Data provided:
---

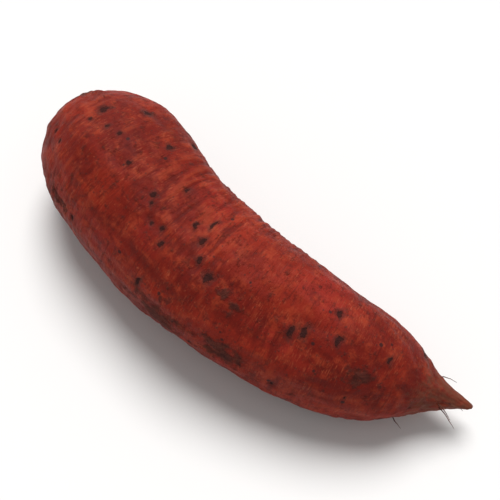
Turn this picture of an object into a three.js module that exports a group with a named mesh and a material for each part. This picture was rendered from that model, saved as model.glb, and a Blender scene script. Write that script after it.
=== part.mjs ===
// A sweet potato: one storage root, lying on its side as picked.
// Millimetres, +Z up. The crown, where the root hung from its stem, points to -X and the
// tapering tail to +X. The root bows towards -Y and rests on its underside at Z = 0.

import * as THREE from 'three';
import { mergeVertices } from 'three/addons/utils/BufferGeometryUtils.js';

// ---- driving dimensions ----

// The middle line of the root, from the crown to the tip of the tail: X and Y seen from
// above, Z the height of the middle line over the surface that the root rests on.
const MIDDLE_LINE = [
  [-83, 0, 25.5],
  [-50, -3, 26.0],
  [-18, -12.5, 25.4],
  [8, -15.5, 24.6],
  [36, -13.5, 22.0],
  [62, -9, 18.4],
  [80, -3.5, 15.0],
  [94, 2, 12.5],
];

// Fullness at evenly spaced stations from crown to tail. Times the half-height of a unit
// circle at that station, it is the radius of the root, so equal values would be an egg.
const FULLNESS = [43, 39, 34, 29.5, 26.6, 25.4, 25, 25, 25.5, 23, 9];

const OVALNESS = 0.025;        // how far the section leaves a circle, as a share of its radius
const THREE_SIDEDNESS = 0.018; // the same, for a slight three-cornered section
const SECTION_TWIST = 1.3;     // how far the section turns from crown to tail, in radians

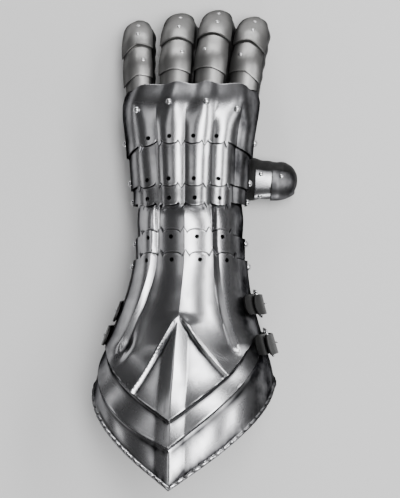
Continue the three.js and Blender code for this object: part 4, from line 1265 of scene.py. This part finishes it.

---

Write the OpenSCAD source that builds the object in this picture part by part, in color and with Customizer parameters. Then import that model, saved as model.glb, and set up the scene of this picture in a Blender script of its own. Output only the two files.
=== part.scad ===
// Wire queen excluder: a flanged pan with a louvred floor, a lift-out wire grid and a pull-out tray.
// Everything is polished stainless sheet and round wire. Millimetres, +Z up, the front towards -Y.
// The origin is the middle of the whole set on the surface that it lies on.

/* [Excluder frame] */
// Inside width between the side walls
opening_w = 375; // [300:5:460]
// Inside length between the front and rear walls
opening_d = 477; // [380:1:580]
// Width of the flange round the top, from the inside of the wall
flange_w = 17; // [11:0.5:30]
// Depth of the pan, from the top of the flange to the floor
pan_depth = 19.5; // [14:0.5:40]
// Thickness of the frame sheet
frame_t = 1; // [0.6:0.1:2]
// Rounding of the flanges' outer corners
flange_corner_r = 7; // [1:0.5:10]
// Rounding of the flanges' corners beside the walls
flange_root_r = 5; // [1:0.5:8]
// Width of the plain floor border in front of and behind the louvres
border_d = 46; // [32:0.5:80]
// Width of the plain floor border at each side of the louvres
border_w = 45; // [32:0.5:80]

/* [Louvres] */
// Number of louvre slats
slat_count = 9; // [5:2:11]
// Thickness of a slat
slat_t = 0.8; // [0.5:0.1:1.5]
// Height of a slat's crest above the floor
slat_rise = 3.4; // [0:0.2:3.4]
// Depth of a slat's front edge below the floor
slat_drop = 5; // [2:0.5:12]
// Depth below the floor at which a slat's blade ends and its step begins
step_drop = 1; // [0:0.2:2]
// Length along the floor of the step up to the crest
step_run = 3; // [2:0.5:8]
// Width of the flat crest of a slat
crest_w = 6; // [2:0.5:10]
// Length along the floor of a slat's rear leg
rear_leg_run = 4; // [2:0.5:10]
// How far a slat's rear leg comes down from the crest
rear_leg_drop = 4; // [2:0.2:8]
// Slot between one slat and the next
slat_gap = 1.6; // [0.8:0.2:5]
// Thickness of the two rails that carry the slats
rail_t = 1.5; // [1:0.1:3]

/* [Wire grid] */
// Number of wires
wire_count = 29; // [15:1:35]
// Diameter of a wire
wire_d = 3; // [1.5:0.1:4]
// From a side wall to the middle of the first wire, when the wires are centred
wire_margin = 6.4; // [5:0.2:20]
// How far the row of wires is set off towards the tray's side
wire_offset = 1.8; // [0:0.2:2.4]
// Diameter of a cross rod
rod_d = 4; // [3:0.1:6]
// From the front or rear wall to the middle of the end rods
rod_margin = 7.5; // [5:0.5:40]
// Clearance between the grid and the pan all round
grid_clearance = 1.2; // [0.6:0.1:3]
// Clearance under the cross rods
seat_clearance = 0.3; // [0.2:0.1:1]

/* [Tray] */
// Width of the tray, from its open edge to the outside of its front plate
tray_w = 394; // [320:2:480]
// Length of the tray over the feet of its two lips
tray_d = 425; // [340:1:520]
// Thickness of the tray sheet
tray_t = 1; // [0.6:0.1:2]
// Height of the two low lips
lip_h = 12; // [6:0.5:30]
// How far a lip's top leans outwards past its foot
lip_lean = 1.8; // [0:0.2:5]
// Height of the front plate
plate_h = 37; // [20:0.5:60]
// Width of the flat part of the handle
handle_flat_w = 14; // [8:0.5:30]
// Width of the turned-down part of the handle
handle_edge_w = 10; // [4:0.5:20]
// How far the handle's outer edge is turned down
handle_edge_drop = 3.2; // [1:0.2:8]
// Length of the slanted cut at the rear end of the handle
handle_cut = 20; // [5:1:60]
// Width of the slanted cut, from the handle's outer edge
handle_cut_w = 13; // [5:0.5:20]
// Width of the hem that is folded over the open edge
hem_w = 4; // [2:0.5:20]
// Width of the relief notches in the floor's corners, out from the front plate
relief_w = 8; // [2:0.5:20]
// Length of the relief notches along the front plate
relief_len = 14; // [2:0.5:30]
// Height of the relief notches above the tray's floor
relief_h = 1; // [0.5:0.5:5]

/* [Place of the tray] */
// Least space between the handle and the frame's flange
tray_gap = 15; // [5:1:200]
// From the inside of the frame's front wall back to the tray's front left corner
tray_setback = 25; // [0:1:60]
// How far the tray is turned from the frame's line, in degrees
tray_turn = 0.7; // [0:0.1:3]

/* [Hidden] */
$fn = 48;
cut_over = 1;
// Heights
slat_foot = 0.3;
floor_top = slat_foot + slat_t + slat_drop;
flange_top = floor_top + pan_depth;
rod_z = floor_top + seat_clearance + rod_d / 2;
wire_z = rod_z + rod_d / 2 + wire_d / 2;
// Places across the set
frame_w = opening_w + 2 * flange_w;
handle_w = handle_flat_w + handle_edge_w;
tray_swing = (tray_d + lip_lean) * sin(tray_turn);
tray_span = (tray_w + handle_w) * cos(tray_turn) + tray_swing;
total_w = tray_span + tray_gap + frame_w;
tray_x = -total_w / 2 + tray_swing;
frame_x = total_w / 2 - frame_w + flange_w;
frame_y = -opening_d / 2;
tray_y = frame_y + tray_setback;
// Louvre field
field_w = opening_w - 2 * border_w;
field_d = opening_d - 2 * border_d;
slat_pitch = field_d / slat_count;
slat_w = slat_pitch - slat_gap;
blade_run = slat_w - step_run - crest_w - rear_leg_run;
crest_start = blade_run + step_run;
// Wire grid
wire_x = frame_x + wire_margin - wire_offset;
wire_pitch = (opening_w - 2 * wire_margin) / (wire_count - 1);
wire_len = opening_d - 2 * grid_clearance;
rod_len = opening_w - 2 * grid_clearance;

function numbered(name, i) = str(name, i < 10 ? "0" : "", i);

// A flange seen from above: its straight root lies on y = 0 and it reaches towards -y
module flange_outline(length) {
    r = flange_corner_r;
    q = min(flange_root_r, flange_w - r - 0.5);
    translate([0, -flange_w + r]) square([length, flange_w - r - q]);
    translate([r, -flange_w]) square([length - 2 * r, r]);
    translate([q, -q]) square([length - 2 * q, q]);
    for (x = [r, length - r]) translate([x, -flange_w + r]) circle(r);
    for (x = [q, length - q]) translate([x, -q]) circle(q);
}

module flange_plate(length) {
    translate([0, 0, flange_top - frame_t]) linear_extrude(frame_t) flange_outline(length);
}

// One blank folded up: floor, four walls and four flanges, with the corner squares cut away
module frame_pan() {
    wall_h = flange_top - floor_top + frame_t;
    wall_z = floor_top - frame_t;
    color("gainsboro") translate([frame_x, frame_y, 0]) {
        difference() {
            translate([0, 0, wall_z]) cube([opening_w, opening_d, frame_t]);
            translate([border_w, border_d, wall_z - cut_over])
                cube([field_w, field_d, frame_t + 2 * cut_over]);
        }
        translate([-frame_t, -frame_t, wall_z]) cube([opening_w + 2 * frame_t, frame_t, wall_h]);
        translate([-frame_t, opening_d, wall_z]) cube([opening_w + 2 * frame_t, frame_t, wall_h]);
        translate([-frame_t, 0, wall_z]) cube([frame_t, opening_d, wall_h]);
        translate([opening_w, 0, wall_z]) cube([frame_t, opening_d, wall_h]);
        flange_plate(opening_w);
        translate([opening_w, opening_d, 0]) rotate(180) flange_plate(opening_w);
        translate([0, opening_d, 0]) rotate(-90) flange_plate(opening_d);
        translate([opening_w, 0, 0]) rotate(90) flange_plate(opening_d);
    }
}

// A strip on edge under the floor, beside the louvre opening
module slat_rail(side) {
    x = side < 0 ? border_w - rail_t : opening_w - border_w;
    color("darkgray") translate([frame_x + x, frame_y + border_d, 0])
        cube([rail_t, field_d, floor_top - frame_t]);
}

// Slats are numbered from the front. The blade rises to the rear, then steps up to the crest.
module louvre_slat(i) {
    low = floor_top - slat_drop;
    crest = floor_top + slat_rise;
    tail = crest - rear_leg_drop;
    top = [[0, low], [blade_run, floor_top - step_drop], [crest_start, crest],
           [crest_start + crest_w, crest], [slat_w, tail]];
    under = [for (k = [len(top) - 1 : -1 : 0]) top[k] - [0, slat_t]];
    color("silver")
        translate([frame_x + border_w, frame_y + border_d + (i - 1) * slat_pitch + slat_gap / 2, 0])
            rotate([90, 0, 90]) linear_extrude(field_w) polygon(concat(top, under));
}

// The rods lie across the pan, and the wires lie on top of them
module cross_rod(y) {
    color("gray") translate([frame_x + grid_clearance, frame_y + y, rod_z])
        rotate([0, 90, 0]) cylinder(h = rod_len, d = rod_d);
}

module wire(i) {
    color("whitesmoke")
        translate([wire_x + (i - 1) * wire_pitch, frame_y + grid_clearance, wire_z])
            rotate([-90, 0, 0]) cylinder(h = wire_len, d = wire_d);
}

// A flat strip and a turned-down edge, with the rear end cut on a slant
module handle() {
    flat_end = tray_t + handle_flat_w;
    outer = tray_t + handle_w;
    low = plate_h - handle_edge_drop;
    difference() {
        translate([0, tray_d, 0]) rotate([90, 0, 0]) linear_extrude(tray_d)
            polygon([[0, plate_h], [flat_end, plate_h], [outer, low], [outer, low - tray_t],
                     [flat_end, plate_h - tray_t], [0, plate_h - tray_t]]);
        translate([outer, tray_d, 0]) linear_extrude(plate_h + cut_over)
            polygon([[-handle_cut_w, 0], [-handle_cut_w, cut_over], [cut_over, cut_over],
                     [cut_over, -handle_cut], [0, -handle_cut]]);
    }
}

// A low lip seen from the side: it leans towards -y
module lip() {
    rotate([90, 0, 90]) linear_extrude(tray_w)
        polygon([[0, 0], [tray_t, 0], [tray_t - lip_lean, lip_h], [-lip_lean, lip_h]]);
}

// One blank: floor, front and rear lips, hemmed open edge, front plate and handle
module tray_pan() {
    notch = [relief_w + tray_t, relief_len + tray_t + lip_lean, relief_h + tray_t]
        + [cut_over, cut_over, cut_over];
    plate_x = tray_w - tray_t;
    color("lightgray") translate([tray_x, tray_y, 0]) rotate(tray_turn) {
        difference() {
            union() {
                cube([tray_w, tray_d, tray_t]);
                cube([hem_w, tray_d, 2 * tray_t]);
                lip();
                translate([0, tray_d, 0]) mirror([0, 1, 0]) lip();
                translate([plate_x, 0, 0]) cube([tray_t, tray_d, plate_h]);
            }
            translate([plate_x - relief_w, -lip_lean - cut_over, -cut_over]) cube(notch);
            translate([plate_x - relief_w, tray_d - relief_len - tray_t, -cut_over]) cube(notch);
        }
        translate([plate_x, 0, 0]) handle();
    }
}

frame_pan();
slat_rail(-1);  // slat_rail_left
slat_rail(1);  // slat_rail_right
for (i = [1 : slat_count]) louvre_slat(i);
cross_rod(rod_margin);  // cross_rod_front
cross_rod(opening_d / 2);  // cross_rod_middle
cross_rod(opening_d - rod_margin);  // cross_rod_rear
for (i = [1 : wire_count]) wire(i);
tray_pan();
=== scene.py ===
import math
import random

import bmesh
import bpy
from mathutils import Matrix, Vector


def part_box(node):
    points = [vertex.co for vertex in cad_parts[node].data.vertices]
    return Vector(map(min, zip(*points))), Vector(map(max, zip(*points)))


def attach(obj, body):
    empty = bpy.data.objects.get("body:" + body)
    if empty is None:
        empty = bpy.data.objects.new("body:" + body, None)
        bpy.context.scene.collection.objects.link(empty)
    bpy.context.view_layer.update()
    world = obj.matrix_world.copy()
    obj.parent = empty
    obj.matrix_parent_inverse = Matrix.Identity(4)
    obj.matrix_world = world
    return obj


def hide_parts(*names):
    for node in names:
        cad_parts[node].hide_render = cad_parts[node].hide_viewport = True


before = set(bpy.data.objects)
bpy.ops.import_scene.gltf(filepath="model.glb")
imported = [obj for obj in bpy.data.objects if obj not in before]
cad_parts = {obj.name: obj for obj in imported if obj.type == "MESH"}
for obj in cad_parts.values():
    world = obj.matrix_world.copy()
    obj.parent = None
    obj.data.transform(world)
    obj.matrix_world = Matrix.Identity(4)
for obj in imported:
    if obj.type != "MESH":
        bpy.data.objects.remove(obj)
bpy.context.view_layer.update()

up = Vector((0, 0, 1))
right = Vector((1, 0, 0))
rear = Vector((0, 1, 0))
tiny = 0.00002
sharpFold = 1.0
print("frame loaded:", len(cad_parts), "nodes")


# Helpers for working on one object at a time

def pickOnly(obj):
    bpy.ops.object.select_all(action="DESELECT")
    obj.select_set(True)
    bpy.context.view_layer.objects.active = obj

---

Exactly reproduce the lines that run from the line bearing "frame_pan();" through the line bearing "before = set(bpy.data.objects)", with both end lines included.

Output for this task:
frame_pan();
slat_rail(-1);  // slat_rail_left
slat_rail(1);  // slat_rail_right
for (i = [1 : slat_count]) louvre_slat(i);
cross_rod(rod_margin);  // cross_rod_front
cross_rod(opening_d / 2);  // cross_rod_middle
cross_rod(opening_d - rod_margin);  // cross_rod_rear
for (i = [1 : wire_count]) wire(i);
tray_pan();
=== scene.py ===
import math
import random

import bmesh
import bpy
from mathutils import Matrix, Vector


def part_box(node):
    points = [vertex.co for vertex in cad_parts[node].data.vertices]
    return Vector(map(min, zip(*points))), Vector(map(max, zip(*points)))


def attach(obj, body):
    empty = bpy.data.objects.get("body:" + body)
    if empty is None:
        empty = bpy.data.objects.new("body:" + body, None)
        bpy.context.scene.collection.objects.link(empty)
    bpy.context.view_layer.update()
    world = obj.matrix_world.copy()
    obj.parent = empty
    obj.matrix_parent_inverse = Matrix.Identity(4)
    obj.matrix_world = world
    return obj


def hide_parts(*names):
    for node in names:
        cad_parts[node].hide_render = cad_parts[node].hide_viewport = True


before = set(bpy.data.objects)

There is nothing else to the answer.